Colombia coach Jose Pekerman is preparing to unleash James Rodriguez on Poland in an attempt to prevent an early World Cup exit.
Playmaker Rodriguez was restricted to a substitute appearance in the opening defeat against Japan due to a calf injury.
The 26-year-old, winner of the golden boot in Brazil four years ago, came on for the final half an hour in Saransk but was unable to help his team salvage a point after they had Carlos Sanchez sent off inside three minutes.
A second successive loss would almost certainly end Los Cafeteros’ hopes of reaching the last 16 in Russia and Pekerman is confident Rodriguez is ready to face the Poles.
Asked at his pre-match press conference if the player could start, the Argentinian-born manager replied: “Yes, definitely. James Rodriguez is a vital player for our national squad.
“James is doing very well, that’s what we’ve seen in the training sessions.
“He played a number of minutes in the previous match and that gave him more confidence and there were a number of things that we had to fine tune but he’s worked very, very intensively over the last couple and we really hope that he will be 100 per cent in top form for tomorrow.”
In addition to Sanchez’s suspension and Rodriguez’s recovery, Pekerman hinted at making further changes to his starting XI for the Kazan clash.

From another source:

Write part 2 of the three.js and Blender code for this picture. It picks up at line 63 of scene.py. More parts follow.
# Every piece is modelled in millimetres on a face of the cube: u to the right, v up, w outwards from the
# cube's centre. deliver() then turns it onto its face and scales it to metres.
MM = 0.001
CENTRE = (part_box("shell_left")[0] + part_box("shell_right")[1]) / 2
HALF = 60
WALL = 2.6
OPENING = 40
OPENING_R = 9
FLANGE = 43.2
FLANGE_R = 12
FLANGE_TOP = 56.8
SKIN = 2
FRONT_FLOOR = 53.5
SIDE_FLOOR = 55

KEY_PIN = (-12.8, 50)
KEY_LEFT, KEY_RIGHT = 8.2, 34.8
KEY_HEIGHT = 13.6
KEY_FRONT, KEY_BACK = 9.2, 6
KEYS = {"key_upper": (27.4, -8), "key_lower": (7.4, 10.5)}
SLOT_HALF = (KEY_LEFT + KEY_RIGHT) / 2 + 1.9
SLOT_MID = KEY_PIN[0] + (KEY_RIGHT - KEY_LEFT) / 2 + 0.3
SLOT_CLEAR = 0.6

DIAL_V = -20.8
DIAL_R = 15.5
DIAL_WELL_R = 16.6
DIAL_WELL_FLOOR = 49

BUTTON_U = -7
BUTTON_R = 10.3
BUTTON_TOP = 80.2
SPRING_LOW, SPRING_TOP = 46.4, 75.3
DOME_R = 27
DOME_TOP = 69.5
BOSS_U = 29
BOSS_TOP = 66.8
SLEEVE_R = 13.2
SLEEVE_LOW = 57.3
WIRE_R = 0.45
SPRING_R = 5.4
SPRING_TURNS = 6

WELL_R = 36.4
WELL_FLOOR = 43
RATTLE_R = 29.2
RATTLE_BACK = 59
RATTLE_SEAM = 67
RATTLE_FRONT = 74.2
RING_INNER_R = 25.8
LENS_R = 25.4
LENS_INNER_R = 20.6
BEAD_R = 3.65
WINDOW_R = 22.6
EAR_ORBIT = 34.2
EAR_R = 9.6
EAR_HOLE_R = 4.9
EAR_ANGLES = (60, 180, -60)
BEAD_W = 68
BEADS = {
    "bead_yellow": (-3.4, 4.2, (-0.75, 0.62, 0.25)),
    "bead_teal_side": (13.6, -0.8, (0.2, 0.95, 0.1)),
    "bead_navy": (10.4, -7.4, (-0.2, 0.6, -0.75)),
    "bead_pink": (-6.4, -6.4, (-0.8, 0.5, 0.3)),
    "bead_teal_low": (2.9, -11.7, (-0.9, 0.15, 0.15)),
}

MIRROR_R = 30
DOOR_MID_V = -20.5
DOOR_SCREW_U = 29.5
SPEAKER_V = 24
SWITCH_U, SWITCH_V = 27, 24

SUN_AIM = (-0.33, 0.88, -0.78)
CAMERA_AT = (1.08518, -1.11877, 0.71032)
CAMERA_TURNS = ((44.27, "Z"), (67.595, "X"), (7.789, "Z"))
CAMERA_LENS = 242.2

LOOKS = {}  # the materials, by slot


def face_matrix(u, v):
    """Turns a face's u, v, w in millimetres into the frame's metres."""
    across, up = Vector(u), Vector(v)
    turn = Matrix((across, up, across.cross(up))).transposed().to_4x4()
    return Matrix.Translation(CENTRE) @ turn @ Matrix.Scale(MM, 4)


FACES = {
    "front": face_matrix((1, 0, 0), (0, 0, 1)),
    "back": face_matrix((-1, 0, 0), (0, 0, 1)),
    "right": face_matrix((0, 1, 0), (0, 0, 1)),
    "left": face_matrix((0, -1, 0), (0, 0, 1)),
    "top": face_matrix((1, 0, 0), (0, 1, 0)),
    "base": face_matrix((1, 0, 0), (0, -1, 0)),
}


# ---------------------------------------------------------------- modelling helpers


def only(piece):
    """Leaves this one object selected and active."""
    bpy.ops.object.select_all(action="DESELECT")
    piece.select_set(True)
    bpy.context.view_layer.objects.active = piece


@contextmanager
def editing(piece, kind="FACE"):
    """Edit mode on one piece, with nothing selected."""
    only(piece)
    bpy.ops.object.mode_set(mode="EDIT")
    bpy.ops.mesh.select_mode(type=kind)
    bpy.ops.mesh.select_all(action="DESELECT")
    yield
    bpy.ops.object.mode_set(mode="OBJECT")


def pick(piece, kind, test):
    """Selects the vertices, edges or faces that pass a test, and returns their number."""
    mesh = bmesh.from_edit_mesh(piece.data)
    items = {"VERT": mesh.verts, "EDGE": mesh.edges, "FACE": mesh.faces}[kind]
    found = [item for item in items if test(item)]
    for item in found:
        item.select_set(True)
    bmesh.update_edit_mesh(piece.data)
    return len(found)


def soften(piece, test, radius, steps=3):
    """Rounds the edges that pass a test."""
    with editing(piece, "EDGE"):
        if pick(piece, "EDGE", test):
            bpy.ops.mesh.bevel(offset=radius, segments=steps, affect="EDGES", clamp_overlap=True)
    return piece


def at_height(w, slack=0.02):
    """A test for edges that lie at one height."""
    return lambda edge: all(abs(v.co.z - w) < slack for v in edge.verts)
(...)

Poland also lost their opening game in Group H – 2-1 to Senegal – and will be equally desperate for three points to boost their chances of staying in the tournament.
“We’re going to review some of the circumstances,” continued Pekerman.

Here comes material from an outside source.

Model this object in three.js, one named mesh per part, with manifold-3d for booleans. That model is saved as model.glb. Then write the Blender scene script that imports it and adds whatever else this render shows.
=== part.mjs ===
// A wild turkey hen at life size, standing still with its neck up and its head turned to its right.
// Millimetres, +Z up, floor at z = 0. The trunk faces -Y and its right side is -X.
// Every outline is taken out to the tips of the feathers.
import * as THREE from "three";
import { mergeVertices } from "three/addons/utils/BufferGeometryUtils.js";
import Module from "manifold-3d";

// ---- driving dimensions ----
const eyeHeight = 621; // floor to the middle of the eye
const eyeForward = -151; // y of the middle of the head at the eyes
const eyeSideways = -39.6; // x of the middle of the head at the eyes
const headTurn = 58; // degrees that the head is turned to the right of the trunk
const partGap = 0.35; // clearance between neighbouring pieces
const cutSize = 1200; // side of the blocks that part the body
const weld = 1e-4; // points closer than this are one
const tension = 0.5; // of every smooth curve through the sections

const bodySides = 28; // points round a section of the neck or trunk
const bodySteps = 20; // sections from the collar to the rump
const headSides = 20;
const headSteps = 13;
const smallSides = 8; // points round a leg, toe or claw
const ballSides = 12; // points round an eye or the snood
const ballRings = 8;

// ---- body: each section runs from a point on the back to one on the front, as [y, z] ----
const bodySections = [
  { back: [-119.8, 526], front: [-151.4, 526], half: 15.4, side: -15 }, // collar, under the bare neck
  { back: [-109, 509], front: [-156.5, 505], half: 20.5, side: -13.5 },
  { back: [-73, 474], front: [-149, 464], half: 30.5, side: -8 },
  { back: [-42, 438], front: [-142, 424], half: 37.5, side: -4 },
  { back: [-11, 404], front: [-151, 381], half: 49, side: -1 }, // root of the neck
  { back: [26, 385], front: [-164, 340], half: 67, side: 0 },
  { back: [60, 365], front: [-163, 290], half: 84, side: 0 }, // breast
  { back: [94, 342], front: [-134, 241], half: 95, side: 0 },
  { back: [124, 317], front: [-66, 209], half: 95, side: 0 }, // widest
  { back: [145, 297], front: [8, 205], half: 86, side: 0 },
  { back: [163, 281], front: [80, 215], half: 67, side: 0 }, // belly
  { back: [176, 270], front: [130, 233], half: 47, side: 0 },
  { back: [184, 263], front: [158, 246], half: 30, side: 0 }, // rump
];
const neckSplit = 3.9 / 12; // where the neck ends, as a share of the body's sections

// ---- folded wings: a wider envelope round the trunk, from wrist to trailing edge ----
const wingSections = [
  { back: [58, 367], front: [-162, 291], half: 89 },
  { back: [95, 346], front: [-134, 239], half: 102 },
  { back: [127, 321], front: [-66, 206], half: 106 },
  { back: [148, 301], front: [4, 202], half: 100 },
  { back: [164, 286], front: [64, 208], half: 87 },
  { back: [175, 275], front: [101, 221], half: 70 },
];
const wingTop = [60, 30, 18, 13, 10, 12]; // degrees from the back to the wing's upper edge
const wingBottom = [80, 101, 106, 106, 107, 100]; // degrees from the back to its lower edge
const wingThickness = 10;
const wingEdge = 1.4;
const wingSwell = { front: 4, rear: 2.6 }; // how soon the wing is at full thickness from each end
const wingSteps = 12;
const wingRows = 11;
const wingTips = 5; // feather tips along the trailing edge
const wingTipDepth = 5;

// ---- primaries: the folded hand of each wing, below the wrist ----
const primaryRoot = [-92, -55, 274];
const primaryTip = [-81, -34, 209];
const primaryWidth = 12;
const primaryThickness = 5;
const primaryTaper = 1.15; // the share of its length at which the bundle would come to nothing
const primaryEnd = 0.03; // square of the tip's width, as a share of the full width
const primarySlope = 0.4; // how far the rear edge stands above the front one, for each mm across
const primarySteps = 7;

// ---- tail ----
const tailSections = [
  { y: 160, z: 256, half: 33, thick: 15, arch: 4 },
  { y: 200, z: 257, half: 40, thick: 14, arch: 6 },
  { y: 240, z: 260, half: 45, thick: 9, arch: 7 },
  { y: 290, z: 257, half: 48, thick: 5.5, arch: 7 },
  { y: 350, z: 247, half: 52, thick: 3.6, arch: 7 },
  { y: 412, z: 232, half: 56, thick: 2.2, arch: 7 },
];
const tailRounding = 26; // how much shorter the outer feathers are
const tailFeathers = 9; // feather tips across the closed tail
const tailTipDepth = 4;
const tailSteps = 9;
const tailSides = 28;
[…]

“It’s quite possible and probable that we might change a couple of players.
“This World Cup really doesn’t give you any time to breathe.

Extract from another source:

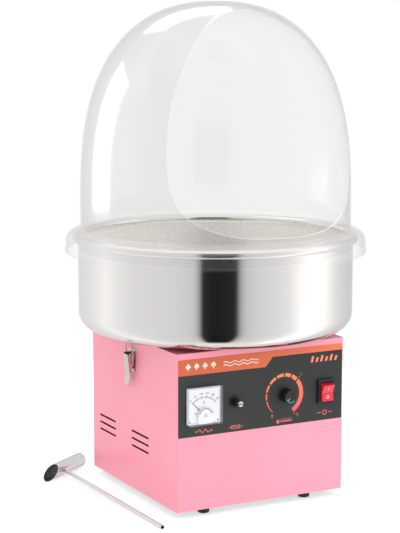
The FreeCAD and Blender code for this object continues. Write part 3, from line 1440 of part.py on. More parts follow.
def cable_gland():
    """Compression gland in the rear panel: body, hexagon and domed nut round the cable bore."""
    y_in, y_out = HALF_D - SHEET - GLAND_IN, HALF_D + GLAND_OUT
    body = peg(GLAND_R, GLAND_X, GLAND_Z, y_in, HALF_D)
    flange = hex_nut(GLAND_X, GLAND_Z, HALF_D, GLAND_FLANGE_T, GLAND_ACROSS, GLAND_BORE_R)
    nut = peg(GLAND_R + 1.5, GLAND_X, GLAND_Z, HALF_D + GLAND_FLANGE_T, y_out)
    nut = nut.makeFillet(4.0, [e for e in nut.Edges if e.BoundBox.YMin > y_out - 0.01])
    bore = peg(GLAND_BORE_R, GLAND_X, GLAND_Z, y_in - 1, y_out + 1)
    return fuse([body, flange, nut]).cut(bore)


def wiring_harness():
    """Wires from the terminal block to the switch, both studs of the meter and the control board."""
    floor_z = FLOOR_TOP + TERMINAL_WIRE_Z
    y0 = TERMINAL_Y[0] + TERMINAL_HOLE_DEPTH - 1
    to_board, _, to_meter_left, to_meter_right, _, to_switch = terminal_places()
    switch_y = LABEL_FACE_Y + SWITCH_BODY_DEPTH + TAB_LENGTH + 2
    meter_y = LABEL_FACE_Y + METER_CAN_LENGTH + METER_STUD_LENGTH + 2
    board_x = BOARD_X[1] - BOARD_WIRE_INSET
    board_z = BOARD_Z + BOARD_WIRE_UP
    routes = [
        [
            Vector(to_switch, y0, floor_z),
            Vector(to_switch, SWITCH_WIRE_Y, floor_z),
            Vector(to_switch, SWITCH_WIRE_Y, SWITCH_Z),
            Vector(to_switch, switch_y, SWITCH_Z),
        ],
        meter_route(to_meter_right, METER_X + METER_STUD_X, METER_WIRE_RIGHT_Y, y0, meter_y, floor_z),
        meter_route(to_meter_left, METER_X - METER_STUD_X, METER_WIRE_LEFT_Y, y0, meter_y, floor_z),
        [
            Vector(to_board, y0, floor_z),
            Vector(to_board, BOARD_WIRE_Y, floor_z),
            Vector(board_x, BOARD_WIRE_Y, floor_z),
            Vector(board_x, BOARD_WIRE_Y, board_z),
            Vector(board_x, BOARD_Y[0] + 3, board_z),
        ],
    ]
    return [bent_rod(route, WIRE_R, WIRE_BEND_R) for route in routes]


def meter_route(start_x, stud_x, across_y, y0, y1, floor_z):
    """Corner points of a wire that crosses the floor and climbs to one stud of the meter."""
    return [
        Vector(start_x, y0, floor_z),
        Vector(start_x, across_y, floor_z),
        Vector(stud_x, across_y, floor_z),
        Vector(stud_x, across_y, METER_Z),
        Vector(stud_x, y1, METER_Z),
    ]


# ---------------------------------------------------------------- nodes


def main():
    os.makedirs("parts", exist_ok=True)
    save("casing_wrap", drill(casing_wrap(), casing_flange_holes()))
    save("rear_panel", rear_panel())
    save("top_plate", top_plate())
    save("bottom_plate", bottom_plate())
    save("control_label", control_label())
    save("header_band", header_band())
    save("feet", *[foot(x, y) for x, y in foot_places()])
    foot_screws = [foot_screw(x, y) for x, y in foot_places()]
    save("casing_screws", *foot_screws, *[rear_screw(x, z) for x, z in REAR_SCREWS])

    save("voltmeter_case", voltmeter_case())
    save("voltmeter_cover", voltmeter_cover())
    save("voltmeter_dial", voltmeter_dial())
    save("voltmeter_hub", voltmeter_hub())
    save("voltmeter_needle", voltmeter_needle())
    save("fuse_holder", fuse_holder())
    save("fuse_cap", fuse_cap())
    save("fuse_tube", fuse_tube())
    save("temp_knob", temp_knob())
    save("knob_shaft", knob_shaft())
    save("potentiometer", potentiometer())
    save("panel_nuts", *panel_nuts())
    save("switch_frame", switch_frame())
    save("switch_rocker", switch_rocker())

    save("bowl", bowl())
    save("bowl_seal", bowl_seal())
    save("dome_cover", dome_cover())

    save("head_base", head_base())
    save("head_band", head_band())
    save("head_cap", head_cap())
    save("head_studs", *[head_stud(x, y) for x, y in stud_places()])
    save("heater_ring", heater_ring())
    save("drive_shaft", drive_shaft())
    save("shaft_coupling", shaft_coupling())
    save("slip_ring_hub", slip_ring_hub())
    save("slip_rings", *slip_rings())
    save("motor_armature", motor_armature())
    save("cooling_fan", cooling_fan())
    save("motor_housing", motor_housing())
    save("motor_stator", motor_stator())
    save("motor_bracket", motor_bracket())
    save("hanger_posts", *[hanger_post(x, y) for x, y in square_corners(POST_XY)])
    save("rubber_mounts", *[rubber_mount(x, y) for x, y in square_corners(POST_XY)])
    save("bearing_housing", bearing_housing())
    save("shaft_bearings", *[shaft_bearing(z) for z in BEARING_Z])
    save("brush_holder", brush_holder())
    save("carbon_brushes", *[carbon_brush(z) for z in RING_Z])
    save("brush_springs", *[brush_spring(z) for z in RING_Z])

    base, lever, bail, catch = latch_base(), latch_lever(), latch_bail(), bowl_catch()
    save("latch_bases", base, mirrored(base))
    save("latch_lever_left", lever)
    save("latch_lever_right", mirrored(lever))
    save("latch_bail_left", bail)
    save("latch_bail_right", mirrored(bail))
    save("bowl_catches", catch, mirrored(catch))
    fasteners = [latch_pin(), *[latch_rivet(z) for z in rivet_heights()]]
    save("latch_pins_and_rivets", *fasteners, *[mirrored(fastener) for fastener in fasteners])

    save("scoop_cup", scoop_cup())
    save("scoop_handle", scoop_handle())

    save("control_board", control_board())
    save("heatsink", heatsink())
    save("terminal_block", terminal_block())
    save("cable_gland", cable_gland())
    save("wiring_harness", *wiring_harness())


main()
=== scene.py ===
import json
import math

import bmesh
import bpy
from mathutils import Matrix, Vector


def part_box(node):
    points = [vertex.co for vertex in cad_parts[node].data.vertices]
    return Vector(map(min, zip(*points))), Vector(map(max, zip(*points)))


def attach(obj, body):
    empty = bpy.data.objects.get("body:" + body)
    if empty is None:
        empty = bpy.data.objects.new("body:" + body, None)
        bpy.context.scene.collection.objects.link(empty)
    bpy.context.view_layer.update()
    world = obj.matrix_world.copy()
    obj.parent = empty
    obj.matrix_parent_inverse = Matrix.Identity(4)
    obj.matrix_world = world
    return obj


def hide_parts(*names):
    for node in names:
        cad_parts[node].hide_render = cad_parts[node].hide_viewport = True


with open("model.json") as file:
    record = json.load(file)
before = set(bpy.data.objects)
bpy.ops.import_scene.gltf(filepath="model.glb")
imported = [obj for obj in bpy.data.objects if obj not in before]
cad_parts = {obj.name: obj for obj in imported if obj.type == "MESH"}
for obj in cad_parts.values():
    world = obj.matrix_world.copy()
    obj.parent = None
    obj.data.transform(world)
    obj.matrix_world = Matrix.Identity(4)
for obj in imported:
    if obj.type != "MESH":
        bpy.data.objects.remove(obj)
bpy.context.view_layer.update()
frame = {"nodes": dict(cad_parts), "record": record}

MM = 0.001
NODES = frame["nodes"]
SCENE = bpy.context.scene

# ---------------------------------------------------------------- camera and light

CAMERA_AZIMUTH = math.radians(-27.531)
CAMERA_PITCH = math.radians(81.3)
CAMERA_PLACE = (-1.4591, -2.6960, 0.8944)
CAMERA_SENSOR_MM = 36.0
CAMERA_LENS_MM = 110.12
CAMERA_SHIFT_X = 0.0183
CAMERA_REACH = 60.0


def make_camera():
    data = bpy.data.cameras.new("camera")
    data.sensor_width = CAMERA_SENSOR_MM
    data.lens = CAMERA_LENS_MM
    data.shift_x = CAMERA_SHIFT_X
    data.clip_end = CAMERA_REACH
    camera = bpy.data.objects.new("camera", data)
    camera.location = CAMERA_PLACE
    camera.rotation_euler = (CAMERA_PITCH, 0.0, CAMERA_AZIMUTH)
    SCENE.collection.objects.link(camera)
    SCENE.camera = camera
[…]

“In our group, all the teams are very even. All the matches are going to be very hard for the four teams in this group and that’s what we’re seeing.
“We didn’t start very well, that’s true, and now we have to overcome that.”
Sunday’s match will be the first competitive meeting between the two countries.
Adam Nawałka dismissed suggestions the game is his biggest as Poland coach and insists his team are confident of turning their fortunes around following a disappointing start.
“I would not say this is my most important game as Poland coach. I treat all games seriously,” he said, according to fifa.com.
“We lost the first game, but we did not lose faith. I am convinced we are well prepared.
“There was big hope in Poland and, as a consequence, big disappointment.
“We are eager to play the second game, of course I hope with a better result.”